DATA PROVIDED.
---

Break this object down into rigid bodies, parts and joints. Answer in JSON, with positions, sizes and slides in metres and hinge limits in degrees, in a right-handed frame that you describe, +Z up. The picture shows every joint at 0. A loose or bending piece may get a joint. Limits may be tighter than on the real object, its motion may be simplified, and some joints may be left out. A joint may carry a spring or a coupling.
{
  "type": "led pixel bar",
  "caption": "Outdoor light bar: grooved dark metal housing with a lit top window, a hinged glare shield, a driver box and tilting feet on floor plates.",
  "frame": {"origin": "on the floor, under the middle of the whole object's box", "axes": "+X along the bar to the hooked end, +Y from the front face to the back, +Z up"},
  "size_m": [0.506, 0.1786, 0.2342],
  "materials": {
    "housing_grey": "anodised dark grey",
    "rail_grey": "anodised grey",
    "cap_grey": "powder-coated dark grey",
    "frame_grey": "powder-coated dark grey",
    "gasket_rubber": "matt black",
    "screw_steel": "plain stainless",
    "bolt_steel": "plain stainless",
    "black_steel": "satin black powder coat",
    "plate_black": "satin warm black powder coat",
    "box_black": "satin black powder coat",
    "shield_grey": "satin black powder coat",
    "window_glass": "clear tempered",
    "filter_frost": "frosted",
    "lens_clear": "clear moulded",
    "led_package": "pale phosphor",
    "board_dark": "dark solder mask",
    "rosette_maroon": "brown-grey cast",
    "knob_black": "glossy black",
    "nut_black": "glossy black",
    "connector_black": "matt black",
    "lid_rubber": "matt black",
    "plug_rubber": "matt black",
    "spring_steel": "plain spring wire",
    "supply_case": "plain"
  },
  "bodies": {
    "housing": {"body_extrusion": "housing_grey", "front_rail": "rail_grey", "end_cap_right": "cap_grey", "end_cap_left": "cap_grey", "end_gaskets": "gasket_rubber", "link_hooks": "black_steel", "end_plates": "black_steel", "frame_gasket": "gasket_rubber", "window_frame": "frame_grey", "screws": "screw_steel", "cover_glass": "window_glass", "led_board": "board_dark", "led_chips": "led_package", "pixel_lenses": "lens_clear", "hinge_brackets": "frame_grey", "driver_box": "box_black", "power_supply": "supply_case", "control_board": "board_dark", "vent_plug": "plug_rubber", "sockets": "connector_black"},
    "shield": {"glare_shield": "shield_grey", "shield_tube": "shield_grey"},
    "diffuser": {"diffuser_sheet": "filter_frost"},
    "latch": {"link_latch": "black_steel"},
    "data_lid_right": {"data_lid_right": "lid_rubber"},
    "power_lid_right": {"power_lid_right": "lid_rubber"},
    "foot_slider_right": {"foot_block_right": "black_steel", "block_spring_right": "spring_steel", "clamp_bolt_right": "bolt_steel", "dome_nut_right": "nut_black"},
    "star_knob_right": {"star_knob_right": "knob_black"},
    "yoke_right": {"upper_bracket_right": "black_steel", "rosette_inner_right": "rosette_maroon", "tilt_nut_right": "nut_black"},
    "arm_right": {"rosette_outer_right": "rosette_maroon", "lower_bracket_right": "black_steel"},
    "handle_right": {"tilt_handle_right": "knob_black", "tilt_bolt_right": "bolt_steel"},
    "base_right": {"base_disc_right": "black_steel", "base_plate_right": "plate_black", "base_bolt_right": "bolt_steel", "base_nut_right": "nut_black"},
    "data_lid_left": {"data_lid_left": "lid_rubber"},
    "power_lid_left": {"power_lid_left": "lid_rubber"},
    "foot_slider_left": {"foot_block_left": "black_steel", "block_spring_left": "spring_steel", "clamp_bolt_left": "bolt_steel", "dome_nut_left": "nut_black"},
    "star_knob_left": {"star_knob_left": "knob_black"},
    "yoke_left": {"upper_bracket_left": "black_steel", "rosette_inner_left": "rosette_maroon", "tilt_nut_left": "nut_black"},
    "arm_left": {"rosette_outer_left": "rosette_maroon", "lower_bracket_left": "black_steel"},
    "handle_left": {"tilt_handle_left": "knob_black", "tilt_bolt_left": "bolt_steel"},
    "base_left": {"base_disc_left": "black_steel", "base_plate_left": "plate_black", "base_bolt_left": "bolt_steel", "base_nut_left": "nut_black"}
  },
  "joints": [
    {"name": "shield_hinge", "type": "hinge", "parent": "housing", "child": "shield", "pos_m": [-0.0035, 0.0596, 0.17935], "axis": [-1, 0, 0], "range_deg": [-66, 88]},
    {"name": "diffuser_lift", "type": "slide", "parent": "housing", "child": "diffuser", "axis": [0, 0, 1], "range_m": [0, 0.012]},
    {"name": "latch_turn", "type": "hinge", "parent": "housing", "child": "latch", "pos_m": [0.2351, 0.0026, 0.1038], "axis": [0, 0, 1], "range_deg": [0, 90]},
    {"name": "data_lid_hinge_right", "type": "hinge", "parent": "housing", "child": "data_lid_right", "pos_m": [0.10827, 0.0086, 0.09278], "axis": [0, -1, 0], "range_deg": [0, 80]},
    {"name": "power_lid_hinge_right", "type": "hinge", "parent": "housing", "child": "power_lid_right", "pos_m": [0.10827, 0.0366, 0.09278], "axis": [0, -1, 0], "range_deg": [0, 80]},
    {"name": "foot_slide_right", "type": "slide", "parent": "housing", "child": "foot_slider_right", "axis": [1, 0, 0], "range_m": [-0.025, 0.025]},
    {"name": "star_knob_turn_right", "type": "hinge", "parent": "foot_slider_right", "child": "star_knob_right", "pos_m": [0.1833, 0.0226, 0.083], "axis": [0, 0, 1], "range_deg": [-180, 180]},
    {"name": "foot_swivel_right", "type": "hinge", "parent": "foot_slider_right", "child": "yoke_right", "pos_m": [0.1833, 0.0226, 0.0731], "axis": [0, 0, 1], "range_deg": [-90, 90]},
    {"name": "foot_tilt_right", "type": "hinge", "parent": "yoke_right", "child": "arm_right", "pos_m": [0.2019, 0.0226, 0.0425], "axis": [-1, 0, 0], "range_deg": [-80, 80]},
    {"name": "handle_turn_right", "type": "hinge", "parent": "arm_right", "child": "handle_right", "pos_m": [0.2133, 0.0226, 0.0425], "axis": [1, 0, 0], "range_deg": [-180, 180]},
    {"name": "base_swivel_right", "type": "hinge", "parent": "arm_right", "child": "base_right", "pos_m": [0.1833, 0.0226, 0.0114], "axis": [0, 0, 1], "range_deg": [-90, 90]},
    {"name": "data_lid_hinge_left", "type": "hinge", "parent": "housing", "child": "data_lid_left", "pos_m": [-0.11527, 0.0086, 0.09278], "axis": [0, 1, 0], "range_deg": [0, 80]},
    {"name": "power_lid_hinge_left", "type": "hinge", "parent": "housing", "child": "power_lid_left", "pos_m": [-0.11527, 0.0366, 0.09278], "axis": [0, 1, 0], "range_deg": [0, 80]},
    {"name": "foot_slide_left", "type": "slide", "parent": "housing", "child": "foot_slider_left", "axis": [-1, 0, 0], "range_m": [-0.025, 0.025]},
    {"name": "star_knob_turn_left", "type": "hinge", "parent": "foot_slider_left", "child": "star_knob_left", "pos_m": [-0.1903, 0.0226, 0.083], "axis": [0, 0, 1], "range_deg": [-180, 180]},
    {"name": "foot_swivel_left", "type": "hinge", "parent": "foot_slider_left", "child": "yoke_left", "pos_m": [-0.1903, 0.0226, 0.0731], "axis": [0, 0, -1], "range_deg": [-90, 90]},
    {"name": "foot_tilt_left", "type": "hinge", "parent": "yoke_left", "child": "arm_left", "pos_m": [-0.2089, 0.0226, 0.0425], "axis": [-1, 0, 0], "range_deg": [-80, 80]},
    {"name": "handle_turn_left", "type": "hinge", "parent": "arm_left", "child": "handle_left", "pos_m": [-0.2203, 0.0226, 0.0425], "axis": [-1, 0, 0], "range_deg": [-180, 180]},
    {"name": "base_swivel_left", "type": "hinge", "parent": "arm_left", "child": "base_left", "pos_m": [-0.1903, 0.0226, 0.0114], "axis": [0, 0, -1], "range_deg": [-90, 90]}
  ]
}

---

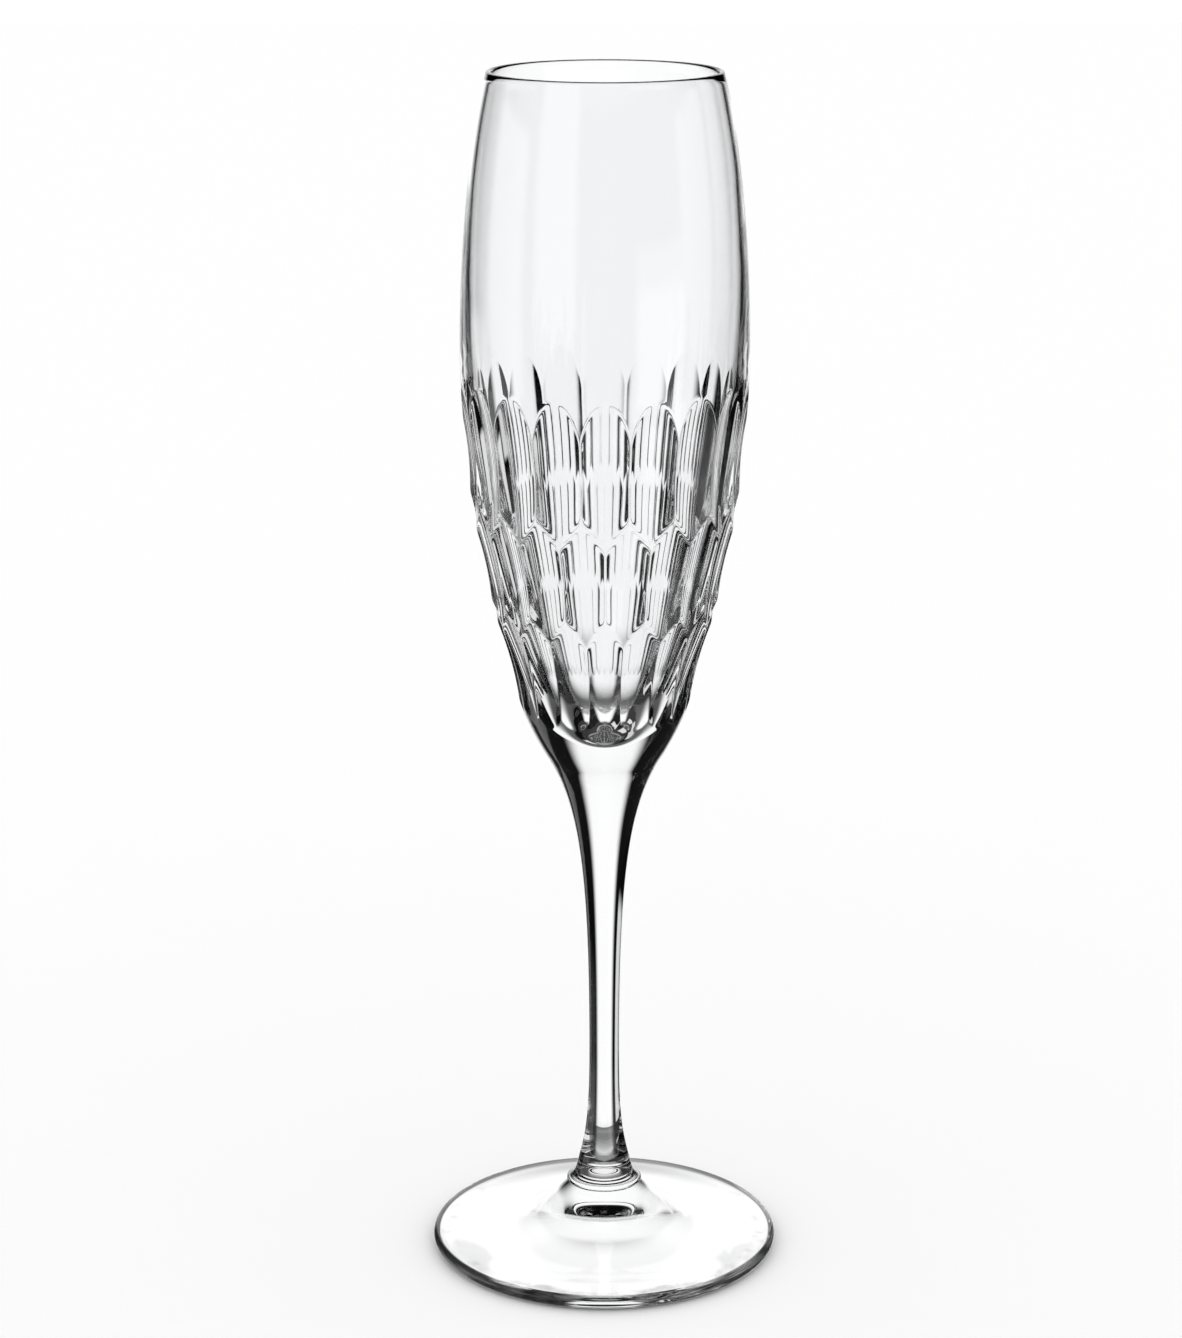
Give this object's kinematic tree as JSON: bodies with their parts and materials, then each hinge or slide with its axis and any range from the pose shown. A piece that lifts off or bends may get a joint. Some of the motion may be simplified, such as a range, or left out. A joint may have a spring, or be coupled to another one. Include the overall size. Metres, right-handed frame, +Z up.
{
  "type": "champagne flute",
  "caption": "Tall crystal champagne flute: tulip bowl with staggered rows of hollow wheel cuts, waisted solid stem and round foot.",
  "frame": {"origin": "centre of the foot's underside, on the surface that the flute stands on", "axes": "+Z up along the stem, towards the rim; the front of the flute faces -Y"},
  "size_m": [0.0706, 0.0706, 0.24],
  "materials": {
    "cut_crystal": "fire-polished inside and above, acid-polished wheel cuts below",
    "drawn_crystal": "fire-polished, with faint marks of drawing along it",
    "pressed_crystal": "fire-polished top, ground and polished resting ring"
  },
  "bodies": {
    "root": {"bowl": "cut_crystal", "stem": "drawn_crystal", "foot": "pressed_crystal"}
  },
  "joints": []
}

---

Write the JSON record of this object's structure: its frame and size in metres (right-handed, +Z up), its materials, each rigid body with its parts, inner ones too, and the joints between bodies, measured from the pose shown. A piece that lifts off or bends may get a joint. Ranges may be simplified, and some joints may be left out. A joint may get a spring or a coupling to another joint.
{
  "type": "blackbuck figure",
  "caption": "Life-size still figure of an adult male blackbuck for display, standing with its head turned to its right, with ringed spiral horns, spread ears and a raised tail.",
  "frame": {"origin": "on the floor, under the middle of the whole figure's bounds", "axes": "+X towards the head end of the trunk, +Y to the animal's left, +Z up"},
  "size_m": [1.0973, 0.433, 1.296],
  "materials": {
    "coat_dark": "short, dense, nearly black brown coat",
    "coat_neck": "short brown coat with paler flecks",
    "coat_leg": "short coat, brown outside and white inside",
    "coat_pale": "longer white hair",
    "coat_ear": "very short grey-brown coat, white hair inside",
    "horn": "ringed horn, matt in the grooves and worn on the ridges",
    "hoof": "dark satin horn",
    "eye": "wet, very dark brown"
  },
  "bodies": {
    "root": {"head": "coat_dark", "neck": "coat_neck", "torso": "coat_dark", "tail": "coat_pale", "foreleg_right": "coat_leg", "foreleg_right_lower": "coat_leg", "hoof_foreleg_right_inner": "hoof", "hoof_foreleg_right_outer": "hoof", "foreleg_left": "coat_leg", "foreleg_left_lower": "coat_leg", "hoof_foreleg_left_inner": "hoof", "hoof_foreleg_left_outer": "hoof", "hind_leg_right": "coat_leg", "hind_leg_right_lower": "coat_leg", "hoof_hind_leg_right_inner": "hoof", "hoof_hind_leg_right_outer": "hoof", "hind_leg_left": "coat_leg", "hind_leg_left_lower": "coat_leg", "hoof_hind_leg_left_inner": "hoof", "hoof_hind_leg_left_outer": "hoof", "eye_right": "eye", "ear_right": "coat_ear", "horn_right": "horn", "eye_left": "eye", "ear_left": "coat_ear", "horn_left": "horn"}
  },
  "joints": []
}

---

DO THIS. Collect the lines of the data that carry the word "bends".

REPLY TO THE TASK.
Give this object's kinematic tree as JSON: bodies with their parts and materials, then each hinge or slide with its axis and any range from the pose shown. A piece that lifts off or bends may get a joint. Some of the motion may be simplified, such as a range, or left out. A joint may have a spring, or be coupled to another one. Include the overall size. Metres, right-handed frame, +Z up.
Write the JSON record of this object's structure: its frame and size in metres (right-handed, +Z up), its materials, each rigid body with its parts, inner ones too, and the joints between bodies, measured from the pose shown. A piece that lifts off or bends may get a joint. Ranges may be simplified, and some joints may be left out. A joint may get a spring or a coupling to another joint.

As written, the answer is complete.